Plans to develop up to eight coal-fired stations in Texas have been abandoned by TXU as its new ownership shifts the company’s focus onto cleaner generation technologies.
TXU, which also owns 2,300 MW of nuclear capacity, announced it has officially suspended efforts to obtain permits for the coal-fired units for a period of up to six months and plans to formally withdraw the eight pending air permit applications.
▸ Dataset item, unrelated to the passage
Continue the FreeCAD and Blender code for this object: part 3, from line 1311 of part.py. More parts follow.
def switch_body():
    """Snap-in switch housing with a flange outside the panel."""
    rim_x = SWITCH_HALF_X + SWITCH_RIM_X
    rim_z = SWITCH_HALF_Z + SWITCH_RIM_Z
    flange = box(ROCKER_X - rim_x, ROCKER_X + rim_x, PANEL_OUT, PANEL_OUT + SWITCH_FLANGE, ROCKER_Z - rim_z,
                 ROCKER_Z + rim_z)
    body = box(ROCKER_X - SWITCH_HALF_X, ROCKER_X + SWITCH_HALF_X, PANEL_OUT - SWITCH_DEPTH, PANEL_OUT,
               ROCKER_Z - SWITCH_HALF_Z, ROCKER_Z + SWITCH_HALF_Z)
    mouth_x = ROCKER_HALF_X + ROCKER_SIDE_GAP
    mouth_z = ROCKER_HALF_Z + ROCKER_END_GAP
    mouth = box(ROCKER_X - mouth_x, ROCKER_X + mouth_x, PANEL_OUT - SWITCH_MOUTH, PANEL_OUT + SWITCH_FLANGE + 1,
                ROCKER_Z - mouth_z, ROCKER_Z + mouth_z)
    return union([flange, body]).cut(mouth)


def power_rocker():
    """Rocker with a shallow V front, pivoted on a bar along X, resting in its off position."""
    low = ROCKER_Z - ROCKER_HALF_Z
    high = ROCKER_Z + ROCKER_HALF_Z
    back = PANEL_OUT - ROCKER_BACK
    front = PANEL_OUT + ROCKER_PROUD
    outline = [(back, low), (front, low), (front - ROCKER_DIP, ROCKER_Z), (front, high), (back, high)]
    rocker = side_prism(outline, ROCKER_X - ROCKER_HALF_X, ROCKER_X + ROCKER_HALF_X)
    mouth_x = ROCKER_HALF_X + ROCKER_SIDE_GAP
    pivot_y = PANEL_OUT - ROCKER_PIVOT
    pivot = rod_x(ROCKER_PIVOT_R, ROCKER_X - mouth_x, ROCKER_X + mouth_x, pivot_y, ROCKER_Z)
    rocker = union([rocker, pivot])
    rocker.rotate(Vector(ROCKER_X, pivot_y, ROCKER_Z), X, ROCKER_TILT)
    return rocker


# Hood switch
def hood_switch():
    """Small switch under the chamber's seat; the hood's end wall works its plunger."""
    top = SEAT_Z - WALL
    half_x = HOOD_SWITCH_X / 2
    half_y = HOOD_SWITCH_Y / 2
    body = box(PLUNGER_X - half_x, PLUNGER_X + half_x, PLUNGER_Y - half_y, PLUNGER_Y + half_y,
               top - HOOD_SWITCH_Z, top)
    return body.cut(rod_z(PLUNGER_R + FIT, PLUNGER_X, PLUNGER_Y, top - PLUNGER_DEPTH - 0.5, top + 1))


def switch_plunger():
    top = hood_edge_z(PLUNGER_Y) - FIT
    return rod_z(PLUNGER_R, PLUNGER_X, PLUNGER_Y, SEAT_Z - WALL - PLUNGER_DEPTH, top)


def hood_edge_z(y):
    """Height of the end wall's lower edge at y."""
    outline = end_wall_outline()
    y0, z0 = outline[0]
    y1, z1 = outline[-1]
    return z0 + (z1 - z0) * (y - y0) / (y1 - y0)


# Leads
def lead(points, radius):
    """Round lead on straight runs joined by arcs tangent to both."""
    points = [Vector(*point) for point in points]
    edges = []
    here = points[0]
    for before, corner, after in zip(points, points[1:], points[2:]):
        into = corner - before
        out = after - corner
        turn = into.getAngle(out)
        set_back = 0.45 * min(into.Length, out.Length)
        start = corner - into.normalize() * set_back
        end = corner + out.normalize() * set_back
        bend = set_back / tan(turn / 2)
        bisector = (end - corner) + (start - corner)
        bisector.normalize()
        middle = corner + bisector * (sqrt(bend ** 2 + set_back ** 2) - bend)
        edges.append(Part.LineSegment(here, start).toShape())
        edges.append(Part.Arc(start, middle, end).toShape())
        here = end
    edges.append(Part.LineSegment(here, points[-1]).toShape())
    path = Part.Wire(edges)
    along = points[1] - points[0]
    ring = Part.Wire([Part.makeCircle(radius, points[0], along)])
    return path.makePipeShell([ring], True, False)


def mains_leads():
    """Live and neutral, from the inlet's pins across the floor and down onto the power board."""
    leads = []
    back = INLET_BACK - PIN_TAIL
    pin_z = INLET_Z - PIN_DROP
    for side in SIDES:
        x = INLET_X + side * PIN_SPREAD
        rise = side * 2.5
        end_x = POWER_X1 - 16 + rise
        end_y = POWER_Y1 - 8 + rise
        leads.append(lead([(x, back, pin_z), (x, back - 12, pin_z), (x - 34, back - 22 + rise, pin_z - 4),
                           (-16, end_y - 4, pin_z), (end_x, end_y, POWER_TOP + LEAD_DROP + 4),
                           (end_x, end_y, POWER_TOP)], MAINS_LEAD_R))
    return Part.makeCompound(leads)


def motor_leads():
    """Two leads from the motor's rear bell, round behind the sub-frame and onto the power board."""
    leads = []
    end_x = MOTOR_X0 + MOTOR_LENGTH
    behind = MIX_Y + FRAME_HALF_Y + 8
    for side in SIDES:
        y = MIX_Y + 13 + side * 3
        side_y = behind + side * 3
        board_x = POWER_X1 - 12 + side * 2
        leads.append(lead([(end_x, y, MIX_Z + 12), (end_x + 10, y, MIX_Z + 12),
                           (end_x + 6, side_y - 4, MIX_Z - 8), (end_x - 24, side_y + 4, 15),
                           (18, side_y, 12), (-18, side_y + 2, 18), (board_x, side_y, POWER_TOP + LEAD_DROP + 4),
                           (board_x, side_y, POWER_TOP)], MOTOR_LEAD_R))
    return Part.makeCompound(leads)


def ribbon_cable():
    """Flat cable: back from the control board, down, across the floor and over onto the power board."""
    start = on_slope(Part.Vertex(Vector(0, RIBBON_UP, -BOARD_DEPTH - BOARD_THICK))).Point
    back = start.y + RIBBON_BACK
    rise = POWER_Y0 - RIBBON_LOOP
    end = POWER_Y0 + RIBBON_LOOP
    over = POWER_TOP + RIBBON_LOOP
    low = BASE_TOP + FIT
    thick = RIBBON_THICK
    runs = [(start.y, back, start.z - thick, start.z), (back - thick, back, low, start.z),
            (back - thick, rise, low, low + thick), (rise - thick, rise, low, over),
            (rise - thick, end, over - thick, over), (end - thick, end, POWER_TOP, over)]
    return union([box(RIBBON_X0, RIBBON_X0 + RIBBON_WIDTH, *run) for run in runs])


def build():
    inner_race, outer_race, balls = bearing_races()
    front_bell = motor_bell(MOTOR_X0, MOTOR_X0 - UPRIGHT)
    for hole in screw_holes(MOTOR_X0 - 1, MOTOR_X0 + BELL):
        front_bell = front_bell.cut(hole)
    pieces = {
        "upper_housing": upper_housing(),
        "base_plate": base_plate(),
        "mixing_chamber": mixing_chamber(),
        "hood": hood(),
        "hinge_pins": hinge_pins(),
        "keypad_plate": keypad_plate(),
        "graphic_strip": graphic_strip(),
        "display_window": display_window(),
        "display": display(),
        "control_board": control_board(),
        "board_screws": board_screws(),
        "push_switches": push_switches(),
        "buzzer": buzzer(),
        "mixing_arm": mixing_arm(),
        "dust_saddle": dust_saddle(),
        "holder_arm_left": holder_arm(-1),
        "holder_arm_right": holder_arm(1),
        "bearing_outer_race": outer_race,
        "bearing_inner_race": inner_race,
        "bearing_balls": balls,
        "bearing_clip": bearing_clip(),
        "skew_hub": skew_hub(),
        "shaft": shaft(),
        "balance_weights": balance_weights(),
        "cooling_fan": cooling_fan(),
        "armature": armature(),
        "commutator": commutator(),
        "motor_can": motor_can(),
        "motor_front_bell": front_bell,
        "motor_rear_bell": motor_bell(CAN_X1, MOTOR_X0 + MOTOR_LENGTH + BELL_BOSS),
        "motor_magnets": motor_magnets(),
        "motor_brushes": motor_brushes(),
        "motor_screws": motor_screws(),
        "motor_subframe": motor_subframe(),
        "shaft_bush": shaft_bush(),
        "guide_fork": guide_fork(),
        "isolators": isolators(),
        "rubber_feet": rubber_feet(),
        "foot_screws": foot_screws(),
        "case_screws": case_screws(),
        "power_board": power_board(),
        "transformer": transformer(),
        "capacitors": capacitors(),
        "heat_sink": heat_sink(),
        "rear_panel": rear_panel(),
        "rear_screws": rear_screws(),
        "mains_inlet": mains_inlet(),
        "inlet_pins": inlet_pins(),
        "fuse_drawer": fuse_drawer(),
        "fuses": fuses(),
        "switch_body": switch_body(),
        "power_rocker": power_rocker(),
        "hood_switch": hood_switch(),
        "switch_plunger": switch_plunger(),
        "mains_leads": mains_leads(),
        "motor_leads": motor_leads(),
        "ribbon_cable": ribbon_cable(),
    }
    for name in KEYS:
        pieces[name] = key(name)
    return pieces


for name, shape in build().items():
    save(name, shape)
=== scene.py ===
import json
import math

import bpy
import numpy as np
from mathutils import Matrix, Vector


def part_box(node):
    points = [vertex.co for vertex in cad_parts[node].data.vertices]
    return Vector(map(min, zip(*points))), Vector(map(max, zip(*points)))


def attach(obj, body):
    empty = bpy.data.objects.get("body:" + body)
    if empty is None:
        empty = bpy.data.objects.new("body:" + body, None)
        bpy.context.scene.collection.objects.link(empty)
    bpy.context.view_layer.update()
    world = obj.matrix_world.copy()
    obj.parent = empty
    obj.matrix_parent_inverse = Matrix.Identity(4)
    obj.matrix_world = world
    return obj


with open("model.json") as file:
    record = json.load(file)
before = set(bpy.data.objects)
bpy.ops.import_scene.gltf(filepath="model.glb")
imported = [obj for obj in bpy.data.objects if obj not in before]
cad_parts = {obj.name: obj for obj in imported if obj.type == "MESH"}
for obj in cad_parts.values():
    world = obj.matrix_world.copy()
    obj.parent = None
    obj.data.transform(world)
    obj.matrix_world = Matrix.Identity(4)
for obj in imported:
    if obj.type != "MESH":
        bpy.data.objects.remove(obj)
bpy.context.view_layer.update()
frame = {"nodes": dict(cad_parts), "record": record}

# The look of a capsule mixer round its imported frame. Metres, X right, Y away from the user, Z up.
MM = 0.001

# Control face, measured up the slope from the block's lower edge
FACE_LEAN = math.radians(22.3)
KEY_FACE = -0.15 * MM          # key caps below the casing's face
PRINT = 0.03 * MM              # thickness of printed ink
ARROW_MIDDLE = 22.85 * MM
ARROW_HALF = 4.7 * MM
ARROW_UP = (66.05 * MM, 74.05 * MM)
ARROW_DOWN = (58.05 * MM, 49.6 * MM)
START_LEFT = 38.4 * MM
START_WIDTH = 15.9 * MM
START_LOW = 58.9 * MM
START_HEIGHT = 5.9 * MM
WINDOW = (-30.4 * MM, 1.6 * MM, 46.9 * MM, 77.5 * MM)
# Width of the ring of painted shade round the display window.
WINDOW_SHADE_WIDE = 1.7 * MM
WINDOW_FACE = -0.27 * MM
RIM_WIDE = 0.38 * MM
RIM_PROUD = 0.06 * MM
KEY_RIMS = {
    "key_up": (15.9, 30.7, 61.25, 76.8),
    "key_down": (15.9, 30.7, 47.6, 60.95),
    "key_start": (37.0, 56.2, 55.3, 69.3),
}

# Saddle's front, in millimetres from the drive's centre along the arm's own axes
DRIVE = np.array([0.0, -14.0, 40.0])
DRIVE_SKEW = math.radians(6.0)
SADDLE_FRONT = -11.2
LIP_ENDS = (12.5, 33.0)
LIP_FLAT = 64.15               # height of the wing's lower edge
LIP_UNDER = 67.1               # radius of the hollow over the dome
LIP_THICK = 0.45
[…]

Mike McCall, chief executive officer, TXU Wholesale said: “TXU does not intend to apply or reapply for permits to build additional coal units utilising current pulverised coal-fuel technology.” No mention was made of proposed new nuclear developments that the company had previously announced along with the eight coal-fired stations.
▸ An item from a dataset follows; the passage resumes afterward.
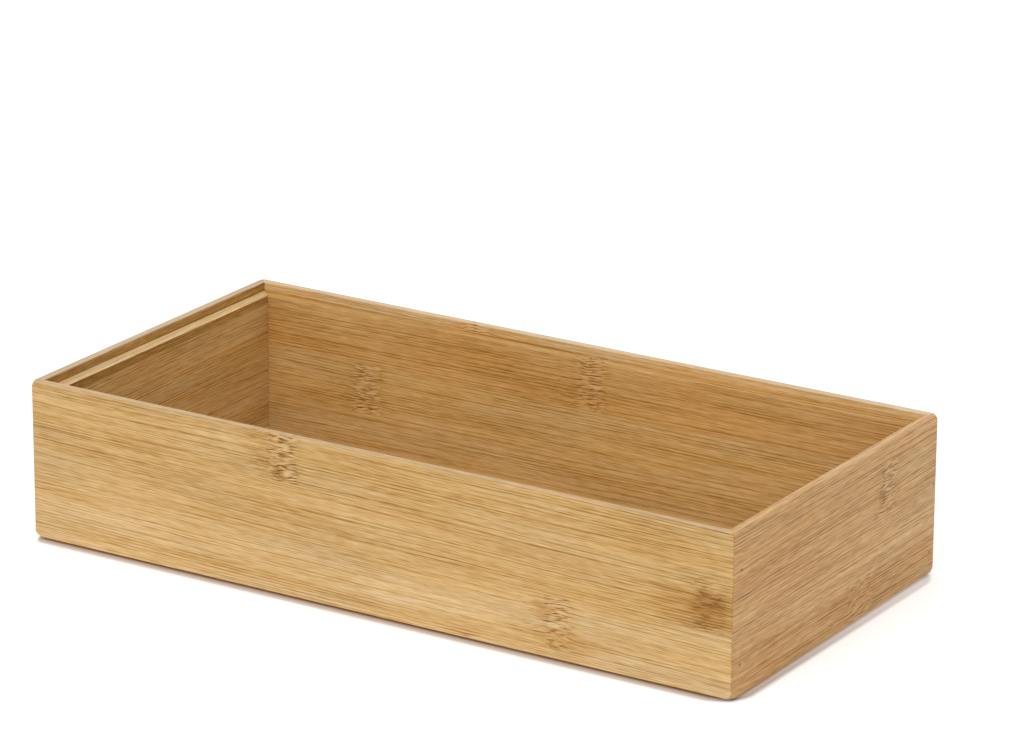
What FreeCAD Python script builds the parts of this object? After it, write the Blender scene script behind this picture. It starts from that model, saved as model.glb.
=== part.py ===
"""Stackable open box of solid bamboo for a vanity top, one STEP file per piece.

Four walls are mitred at the corners. Each wall is sawn from a board that is
glued up edge to edge from bamboo strips, so its lowest and highest strips are
only part of one. The base board is glued up the same way. It lies in a rebate
round the foot of the walls and stands proud below them, so that it drops into
the rabbet inside the rim of another box. Headless pins hold each mitre.
Millimetres, +Z up. The origin is the middle of the underside.
"""
import FreeCAD, Part
import math
import os

# Overall size: a 12 by 6 by 2.5 inch box
length = 304.8
width = 152.4
height = 63.5

# Walls, each glued up from these strips, the lowest one first
wall_thickness = 8.5
wall_strip_names = ("foot", "lower", "upper", "rim")

# Seams between the strips, as shares of the walls' height. The front wall has
# one more, level with the top of the base board, and the back wall has one
# more, level with the ledge of the rabbet.
front_wall_seam_shares = (0.379, 0.709)
back_wall_seam_shares = (0.286, 0.615)
end_wall_seam_shares = (0.246, 0.565, 0.888)

# Rabbet inside the rim, which takes the base of a box stacked on top
rim_width = 3.6
rabbet_depth = 3.5

# Base board, set back from the outer faces so that it clears such a rim
base_thickness = 5.0
base_drop = 1.2
base_strips = 7
stacking_clearance = 0.5

# Arrises, eased with sandpaper
corner_radius = 0.7
outer_top_radius = 0.65
outer_foot_radius = 0.5
rim_inner_radius = 0.4
ledge_radius = 0.5
base_edge_radius = 0.4

# Corner points, sanded rounder than the arrises that meet there, as by a ball
# that clears the arrises by this much
corner_ball_radius = 5.0
corner_ball_clearance = 0.1

# Headless pins, driven through the end walls and the mitres
pin_diameter = 1.2
pin_length = 15.0
pin_recess = 0.4
pin_clearance = 0.05

# How deep in the thickness of the front and back walls the pins run
front_pin_depth_share = 0.68
back_upper_pin_depth_share = 0.235
back_lower_pin_depth_share = 0.45

# How high up the walls the pins are
front_upper_pin_share = 0.756
front_lower_pin_share = 0.188
back_upper_pin_share = 0.565
back_lower_pin_share = 0.14

# Reach of a cutting solid past the face that it leaves
overrun = 2.0

# Faces nearer than this count as being at one place
tolerance = 0.01

# Values that follow from the ones above
wall_foot = base_drop
wall_height = height - wall_foot
ledge_level = height - rabbet_depth
base_inset = rim_width + stacking_clearance
base_length = length - 2 * base_inset
base_width = width - 2 * base_inset
base_strip_width = base_width / base_strips
smallest_arris_radius = min(corner_radius, outer_top_radius, outer_foot_radius)
corner_ball_spread = (corner_ball_radius - smallest_arris_radius) * (1 - math.sqrt(2) / 2)
pin_radius = pin_diameter / 2
hole_radius = pin_radius + pin_clearance
hole_depth = pin_recess + pin_length


def centred_box(size_x, size_y, low_z, high_z):
    """A box centred on the Z axis between two levels."""
    corner = FreeCAD.Vector(-size_x / 2, -size_y / 2, low_z)
    return Part.makeBox(size_x, size_y, high_z - low_z, corner)


def inset_box(inset, low_z, high_z):
    """A centred box whose sides lie inside the outer faces of the walls."""
    return centred_box(length - 2 * inset, width - 2 * inset, low_z, high_z)


def is_upright(box):
    """True for the bounding box of a vertical edge."""
    return box.ZLength > max(box.XLength, box.YLength)


def is_level(box, level):
    """True for the bounding box of an edge that lies at one level."""
    return abs(box.ZMin - level) < tolerance and abs(box.ZMax - level) < tolerance


def upright_edges(shape):
    """The vertical edges of a shape."""
    return [edge for edge in shape.Edges if is_upright(edge.BoundBox)]


def level_edges(shape, level):
    """The edges of a shape that lie at one level."""
    return [edge for edge in shape.Edges if is_level(edge.BoundBox, level)]


def rectangle_edges(shape, inset, level):
    """The edges of a shape on the rectangle at one inset and one level."""
    half_x = length / 2 - inset
    half_y = width / 2 - inset
    found = []
    for edge in level_edges(shape, level):
        box = edge.BoundBox
        on_long_side = box.YLength < tolerance and abs(abs(box.Center.y) - half_y) < tolerance
        on_short_side = box.XLength < tolerance and abs(abs(box.Center.x) - half_x) < tolerance
        if on_long_side or on_short_side:
            found.append(edge)
    return found


def make_corner_envelope():
    """A larger box with round edges, which meets the walls only at their corner points."""
    spread = corner_ball_spread + corner_ball_clearance
    envelope = inset_box(-spread, wall_foot - spread, height + spread)
    return envelope.makeFillet(corner_ball_radius, envelope.Edges)


def make_outer_block():
    """The outside of the four walls as one block, with its arrises and corners eased."""
    block = inset_box(0, wall_foot, height)
    block = block.makeFillet(corner_radius, upright_edges(block))
    block = block.makeFillet(outer_top_radius, level_edges(block, height))
    block = block.makeFillet(outer_foot_radius, level_edges(block, wall_foot))
    return block.common(make_corner_envelope())


def make_wall_ring():
    """The four walls in one ring, with the cavity, rabbet and rebate cut out."""
    ring = make_outer_block()
    ring = ring.cut(inset_box(wall_thickness, wall_foot - overrun, height + overrun))
    ring = ring.cut(inset_box(rim_width, ledge_level, height + overrun))
    ring = ring.cut(inset_box(base_inset, wall_foot - overrun, base_thickness))
    ring = ring.makeFillet(rim_inner_radius, rectangle_edges(ring, rim_width, height))
    return ring.makeFillet(ledge_radius, rectangle_edges(ring, wall_thickness, ledge_level))


def make_mitre_wedge(side):
    """The space of one wall in plan, bounded by its two mitre planes."""
    reach = wall_thickness + overrun
    outer_x = length / 2 + overrun
    outer_y = width / 2 + overrun
    inner_x = length / 2 - reach
    inner_y = width / 2 - reach
    outlines = {
        "front": [(-outer_x, -outer_y), (outer_x, -outer_y), (inner_x, -inner_y), (-inner_x, -inner_y)],
        "back": [(-outer_x, outer_y), (outer_x, outer_y), (inner_x, inner_y), (-inner_x, inner_y)],
        "left": [(-outer_x, -outer_y), (-outer_x, outer_y), (-inner_x, inner_y), (-inner_x, -inner_y)],
        "right": [(outer_x, -outer_y), (outer_x, outer_y), (inner_x, inner_y), (inner_x, -inner_y)],
    }
    low = wall_foot - overrun
    points = [FreeCAD.Vector(x, y, low) for x, y in outlines[side]]
    outline = Part.makePolygon(points + points[:1])
    return Part.Face(outline).extrude(FreeCAD.Vector(0, 0, wall_height + 2 * overrun))


def wall_level(share):
    """The level at a share of the walls' height."""
    return wall_foot + share * wall_height


def strip_levels(side):
    """The levels of a wall's foot, of the seams between its strips, and of its rim."""
    if side == "front":
        seams = [base_thickness] + [wall_level(share) for share in front_wall_seam_shares]
    elif side == "back":
        seams = [wall_level(share) for share in back_wall_seam_shares] + [ledge_level]
    else:
        seams = [wall_level(share) for share in end_wall_seam_shares]
    return [wall_foot] + seams + [height]


def pin_places():
    """The end, inset line and height of each corner's two pins, by corner."""
    front_y = front_pin_depth_share * wall_thickness - width / 2
    back_lower_y = width / 2 - back_lower_pin_depth_share * wall_thickness
    back_upper_y = width / 2 - back_upper_pin_depth_share * wall_thickness
    front_levels = [wall_level(front_lower_pin_share), wall_level(front_upper_pin_share)]
    back_lower_z = wall_level(back_lower_pin_share)
    back_upper_z = wall_level(back_upper_pin_share)
    places = {}
    for end, end_sign in (("left", -1), ("right", 1)):
        places["front_" + end] = [(end_sign, front_y, level) for level in front_levels]
        places["back_" + end] = [(end_sign, back_lower_y, back_lower_z), (end_sign, back_upper_y, back_upper_z)]
    return places


def make_rod(place, radius, start_depth, end_depth):
    """A rod along X, between two depths below the outer face of an end wall."""
    end_sign, y, z = place
    start = FreeCAD.Vector(end_sign * (length / 2 - start_depth), y, z)
    inward = FreeCAD.Vector(-end_sign, 0, 0)
    return Part.makeCylinder(radius, end_depth - start_depth, start, inward)


def make_pin_holes():
    """The holes of all the pins, open at the outer faces of the end walls."""
    places = [place for corner in pin_places().values() for place in corner]
    return Part.makeCompound([make_rod(place, hole_radius, -overrun, hole_depth) for place in places])


def make_walls():
    """The strips of the four walls, by node name."""
    ring = make_wall_ring().cut(make_pin_holes())
    nodes = {}
    for side in ("front", "back", "left", "right"):
        wall = ring.common(make_mitre_wedge(side))
        levels = strip_levels(side)
        for strip_name, low, high in zip(wall_strip_names, levels, levels[1:]):
            nodes[side + "_wall_" + strip_name + "_strip"] = wall.common(inset_box(-overrun, low, high))
    return nodes


def make_base():
    """The strips of the base board by node name, from the front to the back."""
    board = centred_box(base_length, base_width, 0, base_thickness)
    board = board.makeFillet(base_edge_radius, level_edges(board, 0))
    nodes = {}
    for index in range(base_strips):
        corner = FreeCAD.Vector(-length / 2, index * base_strip_width - base_width / 2, -overrun)
        slab = Part.makeBox(length, base_strip_width, base_thickness + 2 * overrun, corner)
        nodes["base_strip_" + str(index + 1)] = board.common(slab)
    return nodes


def make_pins():
    """The pins of each corner by node name, their ends below the face."""
    nodes = {}
    for corner, places in pin_places().items():
        pins = [make_rod(place, pin_radius, pin_recess, hole_depth) for place in places]
        nodes[corner + "_corner_pins"] = Part.makeCompound(pins)
    return nodes


def export_nodes(nodes):
    """Write one STEP file per node and print what it holds."""
    os.makedirs("parts", exist_ok=True)
    for name, shape in nodes.items():
        solids = shape.Solids
        piece = solids[0] if len(solids) == 1 else Part.makeCompound(solids)
        piece.exportStep("parts/" + name + ".step")
        print(name, len(solids), "solid(s), volume", round(piece.Volume), "valid", piece.isValid())


export_nodes(make_walls())
export_nodes(make_base())
export_nodes(make_pins())
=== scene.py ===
"""Finishes, studio and camera for a low, open bamboo box that stacks.

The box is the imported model: mitred walls and a base board, each glued up from
bamboo strips, with headless steel pins at the corners. This script dresses
every strip and pin, and sets the box on a white floor. Blender's lengths are
metres. The bamboo's own lengths are millimetres, and say so.
"""

import logging
import math
from dataclasses import dataclass, replace
from enum import Enum
from typing import Any, Mapping, Sequence

import bpy
from mathutils import Color, Matrix, Vector


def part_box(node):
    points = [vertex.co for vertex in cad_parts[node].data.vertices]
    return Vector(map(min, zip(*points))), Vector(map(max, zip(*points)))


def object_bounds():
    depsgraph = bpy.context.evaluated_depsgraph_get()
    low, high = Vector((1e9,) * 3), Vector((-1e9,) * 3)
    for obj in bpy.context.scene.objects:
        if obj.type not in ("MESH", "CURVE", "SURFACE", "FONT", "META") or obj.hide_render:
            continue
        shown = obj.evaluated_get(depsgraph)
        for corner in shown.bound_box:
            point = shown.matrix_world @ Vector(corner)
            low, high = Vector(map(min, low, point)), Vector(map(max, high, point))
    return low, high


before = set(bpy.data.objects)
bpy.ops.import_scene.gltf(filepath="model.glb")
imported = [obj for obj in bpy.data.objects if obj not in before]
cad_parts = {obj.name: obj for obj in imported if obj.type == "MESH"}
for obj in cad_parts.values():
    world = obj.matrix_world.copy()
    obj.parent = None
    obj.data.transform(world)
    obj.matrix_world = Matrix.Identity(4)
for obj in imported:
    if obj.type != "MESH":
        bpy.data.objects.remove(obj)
cad_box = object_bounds()

log = logging.getLogger("bamboo_box")

MM_PER_M = 1000.0

# A strip as thick as the rim is wide, whose foot is level with the ledge inside the rim
RIM_TONGUE = "back_wall_rim_strip"

# The middle of a noise's values, and the tone of plain wood, where 0 is the darkest
MIDDLE = 0.5

# The brightest that a screen counts to
SCREEN_WHITE = 255

Material = bpy.types.Material
Socket = bpy.types.NodeSocket
Colour = tuple[float, float, float, float]
Stops = Sequence[tuple[float, Colour]]

WHITE: Colour = (1.0, 1.0, 1.0, 1.0)
BLACK: Colour = (0.0, 0.0, 0.0, 1.0)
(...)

The company revealed the new direction following its recent merger with Kohlberg Kravis Roberts & Co (KKR) and Texas Pacific Group (TPG), two US private equity firms, and the investment bank Goldman Sachs. Under the terms of the merger an investor group led by KKR and TPG will acquire TXU in a transaction valued at $45 billion. The new generation arm of the company will be known as Luminant Energy and is expected to strengthen environmental policies and make significant investments in alternative energy. Among the stated plans are a reduction from eleven to three planned coal-fired units - a 75% reduction in new coal capacity - a $400 million investment in demand side management initiatives, and an “increased commitment” to exploring renewable energy sources and investing in alternative energy. TXU is also pledging to support a mandatory cap and trade programme for carbon, will reduce emissions of mercury, sulphur dioxide and nitrogen oxides by 20% from 2005 levels, and cut its own carbon emissions by increasing efficiency of its generating facilities by up to 2%. In addition, the group intends to join the FutureGen Alliance, which hopes to create the world’s first near-zero-emissions fossil-fuel power plant, and more than double its purchase of wind power to some 1,500 MW.
Innovest analyst Eric Kane noted: “Although the TXU case was unique in its proposed scale, the challenges faced are indicative of a growing trend throughout the utility industry. Industry peers will face similar challenges as they move forward with expansion strategies that rely on new power plants that utilise outdated, highly polluting pulverised coal technology.”
TXU supplies electricity to more than 2.1 million customers in Texas and has over 18,100 MW of capacity, including 5,800 MW of coal-fired generation.